For people to agree to that, though, the government's nudge must always steer people to an outcome they'd really like to see, long-term—something that is obviously the better choice.

Equally important, nudge policies must steer gently—otherwise they're just another form of the powerful shoving the hoi-polloi. "To count as a mere nudge, the intervention must be easy and cheap to avoid," Sunstein and Thaler wrote in Nudge. "Nudges are not mandates. Putting fruit at eye level counts as a nudge. Banning junk food does not." Or, as Sunstein has put it: "A good nudge is like a GPS device: A small, low-cost intervention that tells you how to get where you want to go —and if you don't like what it says, you're free to ignore it."

Now, when the state takes a Kaiser Wilhelm approach to your sleep cycles, ordering you to alter them, this friendly standard has not been met. I can turn off a GPS device. But if I ignore the clocks on which everyone else runs, the consequences would be expensive and hard to avoid, to say nothing of extremely confusing.

Daylight Saving doesn't meet the other key requirement of a nudge, either. It does not obviously steer people toward a practice that benefits them, and that they would have chosen themselves if they had the time and focus to ponder it well. Unlike saving for retirement or taking the stairs or skipping dessert, changing the clocks appears to cause numerous measurable harms. Heart attacks increase a bit after the switch to DST, according to a number of studies. The risk of stroke rises as well, according to one described here. Car accidents increase (by about 6 percent in the six days after the "spring forward," according to this paper (pdf). And workplace injuries happen more often, and are more severe (also a pdf), the Monday after the spring time change. And the supposed energy savings, some studies find, are nonexistent.

There are some counter-arguments. Some argue, citing contradictory studies, that DST does yield energy savings. And, while traffic accidents increase right after the clock change, they are, in general, fewer in the months when people are on the earlier schedule. Then, too, some studies find children are more active during the DST months.

But for nudge theory, the problem isn't that DST is indisputably awful (though personally I, like many parents of small children, detest it). The problem is that DST isn't obviously and indisputably beneficial to a majority of people. In a 2013 poll, for instance, more people said the time change wasn't worth it than said it was. So changing the clock is not the clearly superior choice that any reasonable person would make if only she had the chance to think it through. All in all, DST is the opposite of a nudge: It's painful and expensive to avoid and it's not what everyone would choose if they had a moment to reflect.

Now, this is a good moment for the reader to wonder why I am giving Thaler a hard time about a mere tweet. That was his reasonable reaction when he graciously answered my email asking about it. "Well, tweets are often not deeply thought out policy positions!" he wrote. All he was saying back in March is that he likes DST. He probably misses it today. "Of course you are right that not everyone can opt out of it given fixed work hours and school schedules, but as someone who does not wake up early easily, I appreciate it," he wrote. "Dreading the changeover on Sunday when everything seems so gloomy."
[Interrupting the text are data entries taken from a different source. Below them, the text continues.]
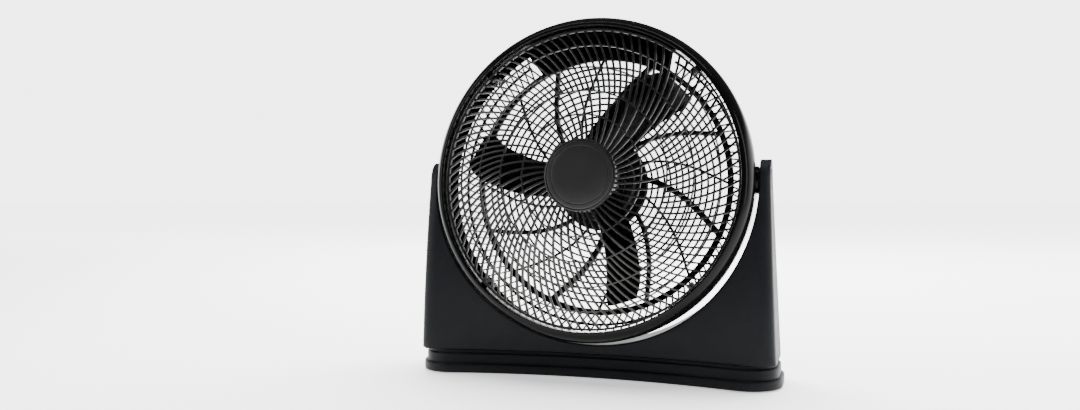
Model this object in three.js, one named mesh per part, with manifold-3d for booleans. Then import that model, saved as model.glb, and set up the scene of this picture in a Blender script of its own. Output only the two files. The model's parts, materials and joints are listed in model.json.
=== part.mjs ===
// A round-headed floor fan that pivots in a yoke base. Millimetres, +Z up, the front faces -Y.
// The origin is on the floor, under the middle of the fan's bounding box.
// Head pieces are drawn in the head's own frame: X across, Y back along the fan axis, Z up,
// with the origin where the pivot axis crosses the fan axis. "d" is a distance towards the front.
import * as THREE from 'three';
import { mergeVertices } from 'three/addons/utils/BufferGeometryUtils.js';
import Module from 'manifold-3d';

const wasm = await Module();
wasm.setup();

// ---- Driving dimensions -------------------------------------------------------------------
const GAP = 0.35; // between touching pieces
const PIVOT = { y: 5.5, z: 293.6 };
const REST_TILT = THREE.MathUtils.degToRad(5.96); // the head looks up by this much at rest

// Foot: stacked steps, each inset from the one below
const FOOT = { halfWidth: 275.5, front: -55.5, frontBow: 34, rear: 90, rearBow: 24, corner: 50 };
const PAD_HEIGHT = 1.5; // daylight under the foot, left by the rubber feet
const STEP_TOPS = [16, 31, 35.6];
const STEP_INSETS = [0, 4.5, 9];
const FOOT_WALL = 3;
const RUBBER = { r: 11, top: 4.2, x: 228, front: -20, rear: 55 };

// Base body: a hollow moulding that narrows upwards, with a U cut for the head
const BODY = { halfWidth: 268.6, front: -43.5, frontBow: 32, rear: 78, rearBow: 21, corner: 17 };
const BODY_BOTTOM = 36;
const TOP_HALF_WIDTH = 259.4; // at pivot height
const UPRIGHT_R = 29.5; // the uprights' round ends, about the pivot
const BOW_SPAN = 250; // the bows reach zero at this distance from the middle
const WALL = 3;
const U_R = 244.6;
const WINDOW = { halfWidth: 248, top: 150 }; // rear opening, closed by the rear cover

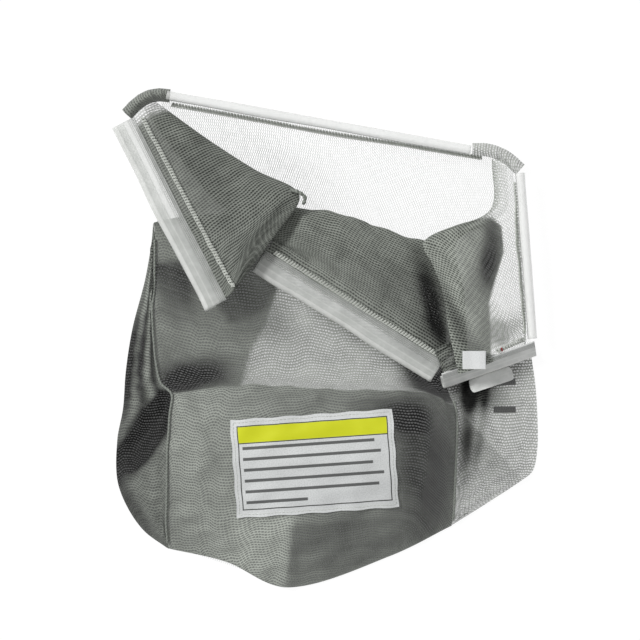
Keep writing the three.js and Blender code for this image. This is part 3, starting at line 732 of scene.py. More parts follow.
def knit_material(name, deep, pale, hole, roughness, blocks=(), wale_pitch=3.3):
    """Knitted mesh. Its see_through mask opens the yarn, and its shading mask paints shade and light into
    the yarn's colour.

    hole is the width and the height of a slot, as shares of the knit's pitch."""
    material, tree, shader = new_material(name)
    knit = use_group(tree, KNIT, wale_pitch=wale_pitch, hole_width=hole[0], hole_height=hole[1])
    # Painted shade and light: the shading mask and the raised yarn of the knit mix the colour from its
    # shaded end to its lit end.
    tone = calc(tree, "MULTIPLY_ADD", mask(tree, "tone"), 0.5, 0.5)
    spread = calc(tree, "MULTIPLY_ADD", knit["Unevenness"], 0.3, -0.15)
    lit = calc(tree, "MULTIPLY_ADD", knit["Height"], 0.2, calc(tree, "ADD", tone, spread))
    yarn_colour = blend_colour(tree, clamp(tree, lit), deep, pale)
    # The slots are painted dark: painted shade inside the knit.
    shaded_slot_colour = blend_colour(tree, 1.0, yarn_colour, (0.26, 0.27, 0.26, 1.0), "MULTIPLY")
    colour = blend_colour(tree, knit["Yarn"], shaded_slot_colour, yarn_colour)
    open_yarn = calc(tree, "MULTIPLY", calc(tree, "POWER", mask(tree, "see_through"), 2.0), 0.7)
    open_slot = clamp(tree, calc(tree, "MULTIPLY", mask(tree, "see_through"), 1.6))
    opening = add_node(tree, "ShaderNodeMix", {0: knit["Yarn"], 2: open_slot, 3: open_yarn}).outputs[0]
    covered = calc(tree, "SUBTRACT", 1.0, opening)
    for left, right, bottom, top in blocks:
        ink = use_group(
            tree, PRINTED_BLOCK, left=left, right=right, bottom=bottom, top=top, softness=0.8
        )["Ink"]
        colour = blend_colour(tree, calc(tree, "MULTIPLY", ink, 0.94), colour, srgb(20, 21, 20))
        covered = calc(tree, "MAXIMUM", covered, calc(tree, "MULTIPLY", ink, 0.92))
    tree.links.new(colour, shader["Base Color"])
    tree.links.new(covered, shader["Alpha"])
    rough = calc(tree, "MULTIPLY_ADD", knit["Unevenness"], 0.2, roughness)
    tree.links.new(rough, shader["Roughness"])
    bump = add_node(tree, "ShaderNodeBump", {"Height": knit["Height"], "Strength": 0.7, "Distance": 0.0006})
    tree.links.new(bump.outputs[0], shader["Normal"])
    set_values(shader, sheen_weight=0.04, sheen_roughness=0.4, specular_ior_level=0.22)
    return material


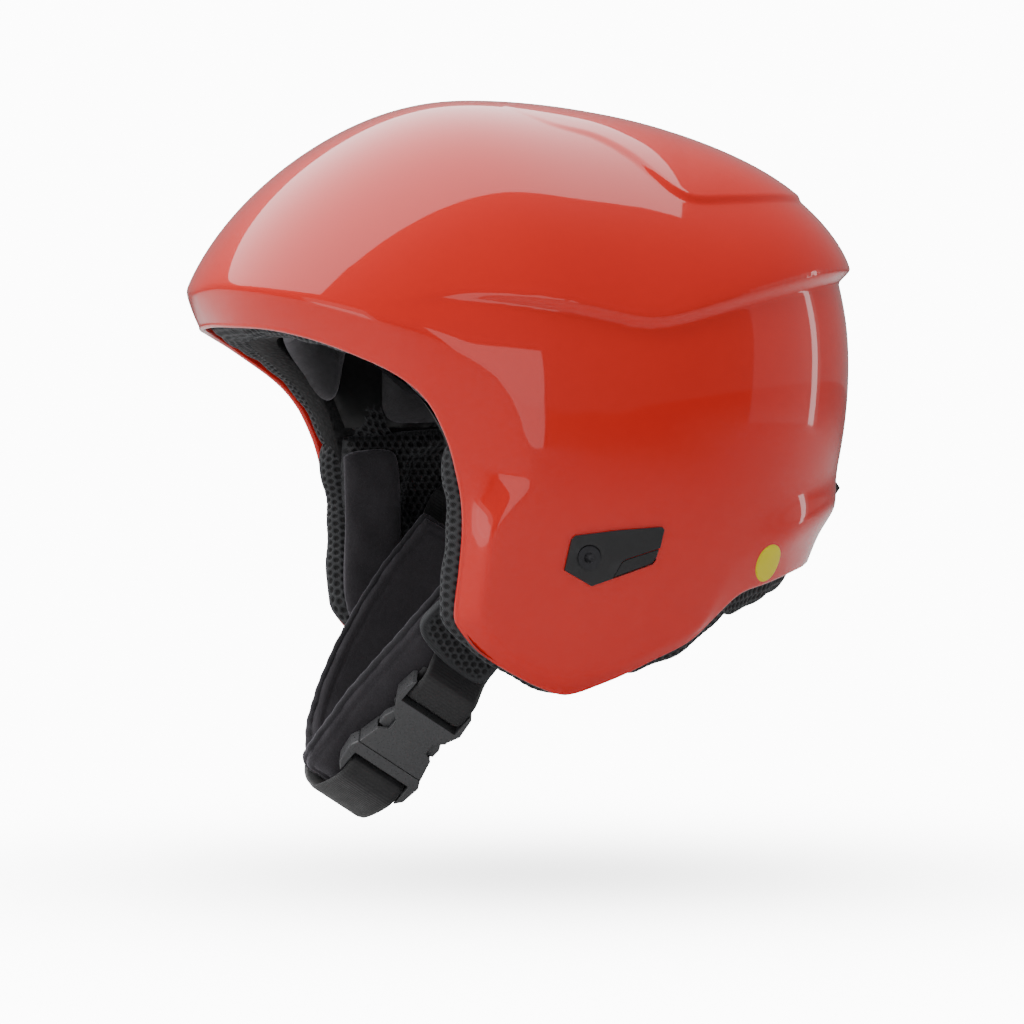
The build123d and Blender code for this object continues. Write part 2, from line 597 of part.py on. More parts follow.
with BuildPart() as stud:
    with BuildSketch(Plane(origin=(0, sy - 1.5, stud_z), z_dir=(0, 1, 0))):
        Circle(5.5)
    extrude(amount=2.9)
    with BuildSketch(Plane(origin=(0, sy + 1.2, stud_z), z_dir=(0, 1, 0))):
        Circle(3.2)
    extrude(amount=2.4)
    add(envelope(OUTER, -0.05, bottom=-128.0), mode=Mode.SUBTRACT)
save("snap_stud", stud.part)
with BuildPart() as hole:
    with BuildSketch(Plane(origin=(0, sy - 5, stud_z), z_dir=(0, 1, 0))):
        Circle(3.8)
    extrude(amount=9.2)
    with BuildSketch(Plane(origin=(0, sy - 5, stud_z), z_dir=(0, 1, 0))):
        Circle(6.4)
    extrude(amount=6.9)
strap_back = combine(ret.part, cut=[hole.part, cylinder_x(*RET_AXIS, 1.3, -12, 12)])
save("retainer_strap", strap_back)
with BuildPart() as cap:
    with BuildSketch(Plane(origin=(0, wall_y(stud_z) + 5.1, stud_z), z_dir=(0, 1, 0))):
        Circle(7.6)
    extrude(amount=1.5)
    fillet(cap.faces().sort_by(Axis.Y)[-1].edges(), 0.7)
save("retainer_cap", cap.part)

# ---- round plain label on the rear band ------------------------------------------------------
lab = Vector(88.1, 76.1, -66.0)
nrm = Vector(0.72, 0.62, -0.28).normalized()
with BuildPart() as pin:
    with BuildSketch(Plane(origin=lab - nrm * 12, z_dir=(nrm.X, nrm.Y, nrm.Z))):
        Circle(7.5)
    extrude(amount=24)
shell_body = max(hull_cut.solids(), key=lambda s: s.volume)
label = combine(pin.part, keep=[shell_body.moved(Location((nrm.X * 0.4, nrm.Y * 0.4, nrm.Z * 0.4)))],
                cut=[shell_body.moved(Location((nrm.X * 0.05, nrm.Y * 0.05, nrm.Z * 0.05)))])
label = max(label.solids(), key=lambda s: s.center().X)
save("round_label", Part() + label)

for name, part in written.items():
    bb = part.bounding_box()
    print(name, len(part.solids()), round(part.volume), [round(v, 1) for v in (*bb.min, *bb.max)])
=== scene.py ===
import bpy
import math
import numpy as np
from mathutils import Matrix, Vector


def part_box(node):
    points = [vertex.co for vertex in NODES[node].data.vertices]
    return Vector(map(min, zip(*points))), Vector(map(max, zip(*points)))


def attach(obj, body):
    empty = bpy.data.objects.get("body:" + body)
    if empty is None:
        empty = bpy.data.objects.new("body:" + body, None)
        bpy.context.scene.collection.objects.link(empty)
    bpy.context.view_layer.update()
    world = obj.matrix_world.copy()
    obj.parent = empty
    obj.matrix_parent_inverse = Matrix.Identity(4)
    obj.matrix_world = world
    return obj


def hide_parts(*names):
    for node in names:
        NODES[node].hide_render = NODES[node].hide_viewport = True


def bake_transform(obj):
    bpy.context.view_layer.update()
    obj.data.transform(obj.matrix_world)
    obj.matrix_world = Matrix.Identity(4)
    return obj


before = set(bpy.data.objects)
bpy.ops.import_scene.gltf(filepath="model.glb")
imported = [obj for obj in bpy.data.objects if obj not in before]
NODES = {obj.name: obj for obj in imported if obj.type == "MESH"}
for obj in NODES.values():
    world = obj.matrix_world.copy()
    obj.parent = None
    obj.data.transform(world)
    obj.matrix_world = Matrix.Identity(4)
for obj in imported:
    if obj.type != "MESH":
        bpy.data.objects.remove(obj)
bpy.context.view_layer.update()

# ---------------------------------------------------------------- surfaces (mm)
P_EXP = 2.25


class Periodic:
    """Periodic cubic through (degrees, value)."""

    def __init__(self, deg, val):
        self.d, self.v = np.array(deg, float), np.array(val, float)
        n = len(deg)
        self.h = np.mod(np.roll(self.d, -1) - self.d, 360.0)
        m, r = np.zeros((n, n)), np.zeros(n)
        for i in range(n):
            a, b = (i - 1) % n, (i + 1) % n
            m[i, a] += self.h[a]
            m[i, i] += 2 * (self.h[a] + self.h[i])
            m[i, b] += self.h[i]
            r[i] = 6 * ((self.v[b] - self.v[i]) / self.h[i] - (self.v[i] - self.v[a]) / self.h[a])
        self.c = np.linalg.solve(m, r)

    def __call__(self, w):
        w = np.mod(w, 360.0)
        i = np.searchsorted(self.d, w, side="right") - 1
        b = (i + 1) % len(self.d)
        t, hh = w - self.d[i], self.h[i]
        p, q = (hh - t) / hh, t / hh
        return p * self.v[i] + q * self.v[b] + ((p**3 - p) * self.c[i] + (q**3 - q) * self.c[b]) * hh * hh / 6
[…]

Chronometrical tastes differ. So what? Perhaps you think I am making a mountain out of a molehill.

On the other hand, perhaps you can see why I was struck by how easily thoughts about nudging—an elegant and democratic theory—can be attached to a not-so democratic practice. In the casual conversation that is Twitter, even the guy who invented nudge once applied the label to a policy that is non-consensual and not obviously desirable to the people it affects. Which, I think, means the rest of us should be extremely attentive to the possibility that plans to nudge the citizenry can become too coercive, and presume that nudgers tastes are everyone's.

After all, such interpretations of nudge theory have happened. In 2013, for example, reporters and bloggers revealed that the United Kingdom's Department of Works and Pensions was pressuring job-seekers into taking a "psychological test" (in which they had to state how much they agreed or disagreed with statements like "I never go out of my way to visit museums"). I put the term "psychological test" in quotes because, as people discovered by repeatedly taking the test online, the results for any person were always the same as any other person's.

The report always told the test-taker that she or he was fair-minded, curious about the world, interested in many things, and fond of learning and original thinking. Apparently, the idea was that people who believe these things about themselves look more diligently for work and spend less time on the dole. And they feel better about themselves.

No doubt the bureaucrats involved thought this test was a nudge. After all, it left people thinking well of themselves and inculcated a worldview associated with fewer weeks of unemployment. It took people who weren't in on their deliberations—outsiders spurred by frightened unemployed people who'd been told they had to take this bogus test to keep their benefits—to expose the policy as a crass attempt at manipulation.

The nudge approach to governance isn't going away. Indeed, it's being used in in 136 of the world’s 196 nations, according to Mark Whitehead, a geographer at Aberystwyth University in Wales, and his colleagues. And there are good reasons for this: Nudges are often cheaper and simpler than bans and mandates, and they often do often help people reach outcomes they are pleased with. Moreover, as Thaler and Sunstein have often noted, it's not as if you live in a nudge-free world until government comes along. If it's candy at eye-level instead of fruit, that's probably because someone who wants to sell candy got a chance to do a bit of commercial nudging.

This, then, is not an argument against all nudge policies. It's just a reminder that it's extremely easy to see a harmless nudge in policies that others find as intrusive as a mandatory clanging alarm.